"Il faut Considérer les Fossiles comme de Vrais Échantillons Biologiques"

Protéger et analyser les ossements fraîchement prélevés permet de retrouver de l'ADN. Un enjeu majeur pour la paléogénétique, qui espère éclairer ainsi tout un pan du passé.

Science & Vie : Comment avez-vous compris l'intérêt des analyses d'ADN immédiatement après les fouilles ?
Eva-Maria Geigl : Nous avons analysé plus de 250 ossements d'animaux, vieux de 600 à 50.000 ans et issus de régions très différentes. En s'attachant particulièrement à l'étude d'un aurochs de 3200 ans, et découvert en 1947. Une partie des ossements provenait de collections, l'autre d'échantillons fraîchement prélevés sur les sites de fouille. Il est apparu que les chances de retrouver de l'ADN doublent lorsque les ossements sont "frais", avec une quantité six fois plus élevée que dans les "vieux" prélèvements. Alors que les échantillons d'aurochs ne présentaient plus aucune trace d'ADN, tous ceux fraîchement déterrés avaient gardé les marques de leur identité génétique. Un terrible constat : l'homme a détruit en 60 ans de conservation autant d'ADN qu'en 2000 ans d'enfouissement naturel !
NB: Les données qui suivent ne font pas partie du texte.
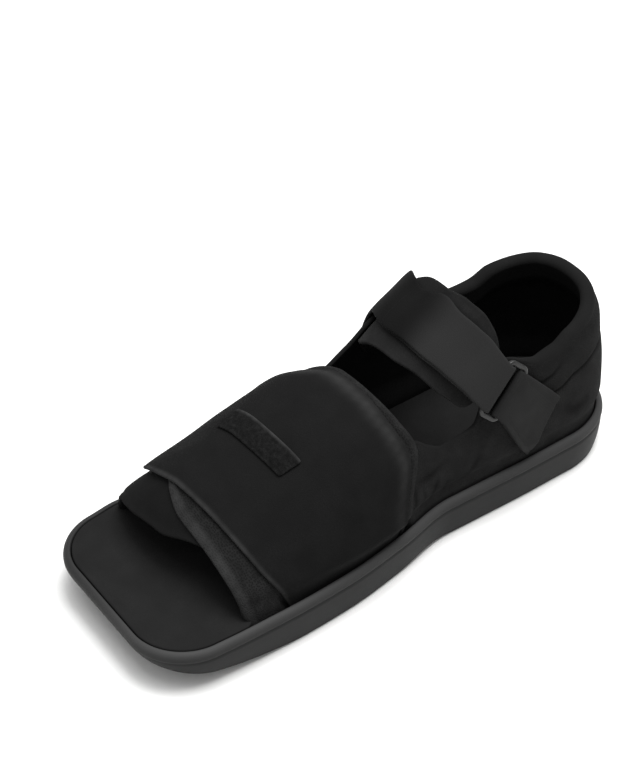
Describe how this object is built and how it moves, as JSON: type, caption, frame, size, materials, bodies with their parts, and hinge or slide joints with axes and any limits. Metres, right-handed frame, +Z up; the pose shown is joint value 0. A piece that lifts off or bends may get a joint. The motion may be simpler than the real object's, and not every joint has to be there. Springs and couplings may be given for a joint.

S&V : Comment expliquer une telle détérioration moléculaire des échantillons stockés dans nos musées ?
E.-M.G. : Même si la matière inorganique (minérale) remplace peu à peu la matière organique (les protéines, les lipides ou l'ADN), un fossile est loin d'être une simple pierre. Il me semble important de le considérer comme un véritable échantillon biologique. Or, les ossements sont brossés, lavés et séchés avant d'être stockés. Ces variations de température, de salinité ou de pH contribuent à détériorer leur matériel génétique.
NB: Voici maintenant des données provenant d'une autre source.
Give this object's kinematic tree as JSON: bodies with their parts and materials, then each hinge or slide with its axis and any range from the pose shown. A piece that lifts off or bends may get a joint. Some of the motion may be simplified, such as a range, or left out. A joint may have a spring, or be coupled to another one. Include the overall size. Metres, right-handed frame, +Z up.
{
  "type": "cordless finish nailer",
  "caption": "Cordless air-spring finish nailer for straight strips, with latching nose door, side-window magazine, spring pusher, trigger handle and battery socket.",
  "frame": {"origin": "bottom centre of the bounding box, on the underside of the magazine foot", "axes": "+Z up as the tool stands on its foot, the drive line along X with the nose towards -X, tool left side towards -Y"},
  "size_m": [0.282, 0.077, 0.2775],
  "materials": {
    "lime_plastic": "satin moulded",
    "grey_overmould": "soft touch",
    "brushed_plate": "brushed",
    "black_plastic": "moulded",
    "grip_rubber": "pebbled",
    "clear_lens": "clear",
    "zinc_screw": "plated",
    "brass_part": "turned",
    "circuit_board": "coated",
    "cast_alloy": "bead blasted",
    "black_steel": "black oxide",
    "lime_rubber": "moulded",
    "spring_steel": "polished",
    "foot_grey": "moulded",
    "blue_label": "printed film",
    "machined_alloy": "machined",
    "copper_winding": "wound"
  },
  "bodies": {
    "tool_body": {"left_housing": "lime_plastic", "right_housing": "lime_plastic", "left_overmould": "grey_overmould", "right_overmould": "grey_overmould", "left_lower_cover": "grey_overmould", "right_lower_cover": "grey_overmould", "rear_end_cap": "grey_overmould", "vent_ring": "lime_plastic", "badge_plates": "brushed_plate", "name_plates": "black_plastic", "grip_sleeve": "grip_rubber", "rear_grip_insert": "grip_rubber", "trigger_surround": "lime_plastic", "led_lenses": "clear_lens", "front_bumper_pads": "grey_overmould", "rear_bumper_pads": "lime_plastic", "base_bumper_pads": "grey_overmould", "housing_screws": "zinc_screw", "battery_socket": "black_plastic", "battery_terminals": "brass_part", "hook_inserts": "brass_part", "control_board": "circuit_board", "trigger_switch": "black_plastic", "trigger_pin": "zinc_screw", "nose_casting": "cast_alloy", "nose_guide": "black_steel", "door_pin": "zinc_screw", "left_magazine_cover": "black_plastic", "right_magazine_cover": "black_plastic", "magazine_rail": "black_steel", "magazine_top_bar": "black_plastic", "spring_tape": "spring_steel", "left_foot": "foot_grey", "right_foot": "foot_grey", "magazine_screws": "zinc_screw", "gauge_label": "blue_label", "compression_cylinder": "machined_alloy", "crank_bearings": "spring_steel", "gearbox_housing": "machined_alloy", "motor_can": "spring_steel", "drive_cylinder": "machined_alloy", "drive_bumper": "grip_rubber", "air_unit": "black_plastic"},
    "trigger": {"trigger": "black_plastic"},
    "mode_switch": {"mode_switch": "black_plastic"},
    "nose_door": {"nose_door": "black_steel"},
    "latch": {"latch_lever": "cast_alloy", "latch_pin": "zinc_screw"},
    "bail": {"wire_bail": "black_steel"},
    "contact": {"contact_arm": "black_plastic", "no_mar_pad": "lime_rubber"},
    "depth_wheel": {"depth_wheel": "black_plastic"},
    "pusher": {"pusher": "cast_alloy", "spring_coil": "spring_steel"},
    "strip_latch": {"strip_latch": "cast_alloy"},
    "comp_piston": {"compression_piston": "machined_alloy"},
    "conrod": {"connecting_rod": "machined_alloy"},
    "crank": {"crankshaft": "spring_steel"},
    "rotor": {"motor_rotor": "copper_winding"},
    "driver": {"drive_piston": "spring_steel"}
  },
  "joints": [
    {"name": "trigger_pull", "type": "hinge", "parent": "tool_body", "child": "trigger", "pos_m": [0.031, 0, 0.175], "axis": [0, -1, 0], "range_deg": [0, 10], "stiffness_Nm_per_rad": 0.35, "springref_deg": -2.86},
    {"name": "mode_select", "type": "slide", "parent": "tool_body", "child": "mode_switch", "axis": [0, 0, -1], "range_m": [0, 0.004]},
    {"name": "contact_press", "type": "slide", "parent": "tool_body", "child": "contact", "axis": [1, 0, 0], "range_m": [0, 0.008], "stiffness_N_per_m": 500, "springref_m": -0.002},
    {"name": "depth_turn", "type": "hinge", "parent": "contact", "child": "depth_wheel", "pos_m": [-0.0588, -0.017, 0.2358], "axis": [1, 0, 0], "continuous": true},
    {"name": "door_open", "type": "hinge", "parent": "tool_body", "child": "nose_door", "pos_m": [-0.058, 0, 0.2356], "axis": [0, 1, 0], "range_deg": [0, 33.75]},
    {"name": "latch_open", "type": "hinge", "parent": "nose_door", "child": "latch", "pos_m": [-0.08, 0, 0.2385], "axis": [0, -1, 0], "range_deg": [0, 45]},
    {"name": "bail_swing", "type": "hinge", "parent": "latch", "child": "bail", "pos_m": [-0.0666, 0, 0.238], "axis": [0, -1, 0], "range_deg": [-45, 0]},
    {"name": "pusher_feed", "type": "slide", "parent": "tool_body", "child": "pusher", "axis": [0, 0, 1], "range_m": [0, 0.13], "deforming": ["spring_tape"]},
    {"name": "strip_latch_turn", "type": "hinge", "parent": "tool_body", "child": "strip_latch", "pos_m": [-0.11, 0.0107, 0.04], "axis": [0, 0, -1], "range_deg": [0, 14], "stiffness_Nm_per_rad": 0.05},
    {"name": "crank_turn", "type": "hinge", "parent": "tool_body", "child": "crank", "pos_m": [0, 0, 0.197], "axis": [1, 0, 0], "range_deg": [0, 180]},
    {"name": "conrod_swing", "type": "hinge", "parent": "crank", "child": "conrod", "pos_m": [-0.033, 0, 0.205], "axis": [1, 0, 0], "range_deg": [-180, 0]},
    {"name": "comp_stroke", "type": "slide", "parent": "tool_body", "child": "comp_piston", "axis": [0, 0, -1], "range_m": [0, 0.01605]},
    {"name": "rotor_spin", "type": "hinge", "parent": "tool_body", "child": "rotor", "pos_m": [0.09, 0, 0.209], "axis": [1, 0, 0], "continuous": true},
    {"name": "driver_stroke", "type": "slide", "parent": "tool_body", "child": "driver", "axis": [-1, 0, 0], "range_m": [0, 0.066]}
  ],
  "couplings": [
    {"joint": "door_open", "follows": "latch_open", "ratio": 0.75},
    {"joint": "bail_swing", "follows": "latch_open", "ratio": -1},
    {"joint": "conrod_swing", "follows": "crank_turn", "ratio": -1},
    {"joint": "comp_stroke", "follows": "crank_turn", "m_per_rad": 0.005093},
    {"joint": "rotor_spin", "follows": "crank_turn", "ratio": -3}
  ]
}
S&V : Comment mieux protéger ce patrimoine ?
E.-M.G. : L'idéal serait de créer une banque cryogénique pour conserver les échantillons dans l'azote liquide à -180°C. Mais ce n'est pas réaliste. Pour des projets importants, on doit encourager le rapprochement des spécialistes (paléontologues, paléogénéticiens, archéologues, conservateurs) afin de mettre en place un protocole de prélèvement et de stockage répondant aux exigences de chacune des disciplines. Pour la paléogénétique, il suffit de monter un laboratoire d'analyse in situ ou d'envoyer les échantillons juste après le prélèvement.
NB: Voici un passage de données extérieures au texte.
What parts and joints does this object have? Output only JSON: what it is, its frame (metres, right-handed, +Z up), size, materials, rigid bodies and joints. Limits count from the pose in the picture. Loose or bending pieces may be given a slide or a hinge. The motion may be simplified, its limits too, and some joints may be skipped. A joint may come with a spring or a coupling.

S&V : Cette découverte ouvre-t-elle de nouveaux champs d'investigation ?
E.-M.G. : L'adaptation des conditions de prélèvement aux exigences de la paléogénétique augmente considérablement le taux de succès des études génétiques. Il y a tout un pan du passé que l'on espère étudier aujourd'hui d'un point de vue moléculaire et en particulier les fossiles des régions ou des périodes climatiques chaudes qui sont peu propices à la conservation de l'ADN. Ces spécimens, dans lesquels le matériel génétique se fait rare, peuvent nous éclairer sur l'évolution même de l'homme dans son berceau africain ou encore sur le développement de notre civilisation au Proche et au Moyen-Orient.